Task objective: Find out how many lines of the material contain the string "from" and give only that figure.

Source data:
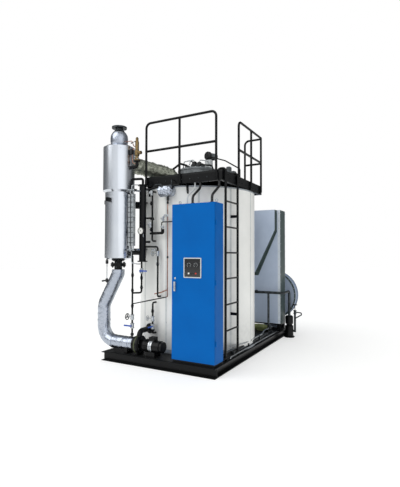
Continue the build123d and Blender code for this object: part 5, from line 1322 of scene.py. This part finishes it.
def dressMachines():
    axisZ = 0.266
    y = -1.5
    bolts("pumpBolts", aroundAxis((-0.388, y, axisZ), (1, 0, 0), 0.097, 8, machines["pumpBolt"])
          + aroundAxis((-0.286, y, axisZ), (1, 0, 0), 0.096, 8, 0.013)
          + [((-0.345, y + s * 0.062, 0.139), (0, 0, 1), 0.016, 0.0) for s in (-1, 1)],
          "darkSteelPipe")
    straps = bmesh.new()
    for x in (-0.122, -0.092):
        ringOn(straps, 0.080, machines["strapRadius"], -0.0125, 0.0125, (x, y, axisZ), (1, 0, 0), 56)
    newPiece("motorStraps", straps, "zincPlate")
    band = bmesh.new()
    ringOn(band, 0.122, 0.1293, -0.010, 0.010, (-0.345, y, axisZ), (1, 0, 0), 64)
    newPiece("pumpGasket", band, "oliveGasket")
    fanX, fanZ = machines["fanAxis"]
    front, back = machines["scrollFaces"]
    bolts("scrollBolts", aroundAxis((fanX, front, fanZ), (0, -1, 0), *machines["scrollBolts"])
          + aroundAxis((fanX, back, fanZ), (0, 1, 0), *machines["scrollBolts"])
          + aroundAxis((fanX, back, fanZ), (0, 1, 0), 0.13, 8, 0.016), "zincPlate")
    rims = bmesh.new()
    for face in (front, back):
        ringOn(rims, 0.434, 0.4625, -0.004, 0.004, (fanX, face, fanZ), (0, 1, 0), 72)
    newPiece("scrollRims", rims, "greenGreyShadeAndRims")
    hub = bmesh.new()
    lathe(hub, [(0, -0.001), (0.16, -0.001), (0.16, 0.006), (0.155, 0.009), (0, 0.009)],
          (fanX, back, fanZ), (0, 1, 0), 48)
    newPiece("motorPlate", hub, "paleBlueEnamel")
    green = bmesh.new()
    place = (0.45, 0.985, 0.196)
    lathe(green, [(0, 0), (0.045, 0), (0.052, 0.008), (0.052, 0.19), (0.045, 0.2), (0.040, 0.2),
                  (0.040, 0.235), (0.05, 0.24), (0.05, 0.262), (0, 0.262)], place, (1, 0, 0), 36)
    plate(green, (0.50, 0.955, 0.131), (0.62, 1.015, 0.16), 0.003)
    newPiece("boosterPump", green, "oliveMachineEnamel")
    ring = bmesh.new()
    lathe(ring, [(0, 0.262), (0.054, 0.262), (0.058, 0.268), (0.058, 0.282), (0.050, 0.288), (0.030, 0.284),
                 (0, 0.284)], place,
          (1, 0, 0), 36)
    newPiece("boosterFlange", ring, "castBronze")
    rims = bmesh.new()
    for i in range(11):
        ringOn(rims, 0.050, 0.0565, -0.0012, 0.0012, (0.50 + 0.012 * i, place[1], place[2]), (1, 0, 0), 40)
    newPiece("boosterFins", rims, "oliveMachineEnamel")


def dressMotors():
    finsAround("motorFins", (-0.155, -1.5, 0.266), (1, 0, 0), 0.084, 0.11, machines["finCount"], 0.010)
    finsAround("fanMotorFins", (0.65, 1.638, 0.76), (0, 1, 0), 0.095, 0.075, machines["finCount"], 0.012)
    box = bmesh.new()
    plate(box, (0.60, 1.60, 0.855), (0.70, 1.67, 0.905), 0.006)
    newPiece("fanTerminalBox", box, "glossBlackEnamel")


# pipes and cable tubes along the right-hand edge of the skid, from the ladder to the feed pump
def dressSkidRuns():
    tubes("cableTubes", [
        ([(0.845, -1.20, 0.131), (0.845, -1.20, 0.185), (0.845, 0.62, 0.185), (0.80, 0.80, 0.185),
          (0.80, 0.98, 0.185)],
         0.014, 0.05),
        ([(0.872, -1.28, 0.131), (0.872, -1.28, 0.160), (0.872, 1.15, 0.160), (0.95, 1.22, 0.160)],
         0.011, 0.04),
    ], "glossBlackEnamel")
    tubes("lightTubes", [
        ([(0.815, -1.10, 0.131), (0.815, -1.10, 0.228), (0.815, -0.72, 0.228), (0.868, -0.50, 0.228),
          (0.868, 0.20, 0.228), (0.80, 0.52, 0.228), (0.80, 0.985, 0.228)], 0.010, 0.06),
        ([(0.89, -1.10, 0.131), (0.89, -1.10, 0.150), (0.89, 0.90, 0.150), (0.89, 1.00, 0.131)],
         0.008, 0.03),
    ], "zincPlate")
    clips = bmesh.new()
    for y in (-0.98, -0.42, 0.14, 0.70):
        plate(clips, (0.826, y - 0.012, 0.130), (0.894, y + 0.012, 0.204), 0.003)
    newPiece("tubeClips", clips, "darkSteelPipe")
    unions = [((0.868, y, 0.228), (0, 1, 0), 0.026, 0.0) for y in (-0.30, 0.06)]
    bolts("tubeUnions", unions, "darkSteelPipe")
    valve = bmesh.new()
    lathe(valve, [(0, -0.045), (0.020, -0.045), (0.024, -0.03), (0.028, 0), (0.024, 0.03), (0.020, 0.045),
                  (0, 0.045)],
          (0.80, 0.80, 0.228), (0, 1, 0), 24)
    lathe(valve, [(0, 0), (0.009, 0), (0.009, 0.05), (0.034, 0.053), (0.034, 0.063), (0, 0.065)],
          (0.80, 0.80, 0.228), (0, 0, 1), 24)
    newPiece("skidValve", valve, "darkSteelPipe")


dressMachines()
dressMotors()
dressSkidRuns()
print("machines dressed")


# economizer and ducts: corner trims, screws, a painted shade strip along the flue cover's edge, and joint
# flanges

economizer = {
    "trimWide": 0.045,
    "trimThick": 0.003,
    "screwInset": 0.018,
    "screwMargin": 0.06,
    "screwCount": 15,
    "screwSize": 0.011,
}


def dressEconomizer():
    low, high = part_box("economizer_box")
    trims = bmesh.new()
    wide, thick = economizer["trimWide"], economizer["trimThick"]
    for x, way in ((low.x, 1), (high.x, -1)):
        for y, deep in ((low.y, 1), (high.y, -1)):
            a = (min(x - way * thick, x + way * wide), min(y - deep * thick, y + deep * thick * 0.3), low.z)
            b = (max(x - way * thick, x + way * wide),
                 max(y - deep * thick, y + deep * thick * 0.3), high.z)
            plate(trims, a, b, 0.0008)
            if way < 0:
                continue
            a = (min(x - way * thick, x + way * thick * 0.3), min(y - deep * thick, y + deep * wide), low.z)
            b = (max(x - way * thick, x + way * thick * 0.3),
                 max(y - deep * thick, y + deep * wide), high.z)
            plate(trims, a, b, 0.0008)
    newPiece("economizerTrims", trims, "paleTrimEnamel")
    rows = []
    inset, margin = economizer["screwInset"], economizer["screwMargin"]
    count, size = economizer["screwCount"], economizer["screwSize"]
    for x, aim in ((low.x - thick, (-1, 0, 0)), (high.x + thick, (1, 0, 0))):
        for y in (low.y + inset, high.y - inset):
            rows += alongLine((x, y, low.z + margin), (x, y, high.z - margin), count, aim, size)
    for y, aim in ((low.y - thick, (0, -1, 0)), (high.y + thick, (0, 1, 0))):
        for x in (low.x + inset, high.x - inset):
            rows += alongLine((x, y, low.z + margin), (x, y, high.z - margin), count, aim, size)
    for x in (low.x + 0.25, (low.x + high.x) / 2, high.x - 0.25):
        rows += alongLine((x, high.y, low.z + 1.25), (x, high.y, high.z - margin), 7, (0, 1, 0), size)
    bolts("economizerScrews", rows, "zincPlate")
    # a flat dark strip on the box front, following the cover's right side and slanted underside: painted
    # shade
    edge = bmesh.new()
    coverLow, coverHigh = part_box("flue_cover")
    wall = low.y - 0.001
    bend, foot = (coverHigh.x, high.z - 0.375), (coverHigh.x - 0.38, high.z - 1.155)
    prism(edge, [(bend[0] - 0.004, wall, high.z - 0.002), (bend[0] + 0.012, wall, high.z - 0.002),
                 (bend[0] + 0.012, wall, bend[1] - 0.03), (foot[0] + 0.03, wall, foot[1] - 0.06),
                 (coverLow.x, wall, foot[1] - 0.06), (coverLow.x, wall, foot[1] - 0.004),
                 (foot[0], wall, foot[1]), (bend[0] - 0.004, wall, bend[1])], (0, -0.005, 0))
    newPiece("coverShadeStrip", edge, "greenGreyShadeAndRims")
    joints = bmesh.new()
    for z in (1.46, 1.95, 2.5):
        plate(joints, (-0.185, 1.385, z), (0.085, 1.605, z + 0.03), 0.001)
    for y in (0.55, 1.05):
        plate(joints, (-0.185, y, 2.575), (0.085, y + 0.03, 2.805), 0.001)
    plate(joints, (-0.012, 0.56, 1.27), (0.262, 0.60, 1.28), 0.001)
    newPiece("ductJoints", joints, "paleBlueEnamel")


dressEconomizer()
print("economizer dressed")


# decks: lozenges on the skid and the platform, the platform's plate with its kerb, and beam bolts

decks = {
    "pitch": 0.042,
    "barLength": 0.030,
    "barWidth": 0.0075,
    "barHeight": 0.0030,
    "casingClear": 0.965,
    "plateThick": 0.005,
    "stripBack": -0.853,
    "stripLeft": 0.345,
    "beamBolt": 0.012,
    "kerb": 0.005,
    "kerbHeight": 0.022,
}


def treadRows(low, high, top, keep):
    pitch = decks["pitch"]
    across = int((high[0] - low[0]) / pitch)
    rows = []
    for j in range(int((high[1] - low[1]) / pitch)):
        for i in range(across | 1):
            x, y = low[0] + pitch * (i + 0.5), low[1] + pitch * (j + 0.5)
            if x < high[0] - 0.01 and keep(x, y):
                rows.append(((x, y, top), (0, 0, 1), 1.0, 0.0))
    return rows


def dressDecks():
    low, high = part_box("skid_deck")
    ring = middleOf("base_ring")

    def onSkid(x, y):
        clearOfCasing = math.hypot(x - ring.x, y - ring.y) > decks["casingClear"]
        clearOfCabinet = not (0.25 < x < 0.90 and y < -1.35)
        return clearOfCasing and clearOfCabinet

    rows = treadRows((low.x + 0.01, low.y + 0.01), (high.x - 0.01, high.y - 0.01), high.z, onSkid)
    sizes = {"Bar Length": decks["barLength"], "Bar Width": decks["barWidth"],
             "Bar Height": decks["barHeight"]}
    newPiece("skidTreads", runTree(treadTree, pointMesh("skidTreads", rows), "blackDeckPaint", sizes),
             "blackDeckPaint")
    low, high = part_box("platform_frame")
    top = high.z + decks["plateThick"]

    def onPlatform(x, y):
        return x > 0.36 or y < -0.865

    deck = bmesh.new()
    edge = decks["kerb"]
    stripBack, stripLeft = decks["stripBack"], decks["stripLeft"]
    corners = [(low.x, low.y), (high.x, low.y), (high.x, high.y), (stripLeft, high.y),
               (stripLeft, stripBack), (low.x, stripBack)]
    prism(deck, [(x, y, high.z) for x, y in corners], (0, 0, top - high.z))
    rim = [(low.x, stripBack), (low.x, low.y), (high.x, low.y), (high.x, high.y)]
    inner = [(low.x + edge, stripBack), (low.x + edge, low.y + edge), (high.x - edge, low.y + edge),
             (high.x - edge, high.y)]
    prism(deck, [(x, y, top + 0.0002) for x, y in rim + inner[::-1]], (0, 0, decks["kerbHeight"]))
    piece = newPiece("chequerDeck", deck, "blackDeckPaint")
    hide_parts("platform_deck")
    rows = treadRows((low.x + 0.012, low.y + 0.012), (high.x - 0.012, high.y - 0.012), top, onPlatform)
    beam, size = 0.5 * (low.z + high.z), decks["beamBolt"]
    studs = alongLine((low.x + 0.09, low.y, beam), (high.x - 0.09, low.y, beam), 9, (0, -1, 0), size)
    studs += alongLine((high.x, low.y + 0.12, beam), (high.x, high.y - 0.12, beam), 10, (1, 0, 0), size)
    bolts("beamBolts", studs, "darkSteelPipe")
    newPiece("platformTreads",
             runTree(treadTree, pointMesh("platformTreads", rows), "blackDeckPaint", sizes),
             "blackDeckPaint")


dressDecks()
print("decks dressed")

Task output: 2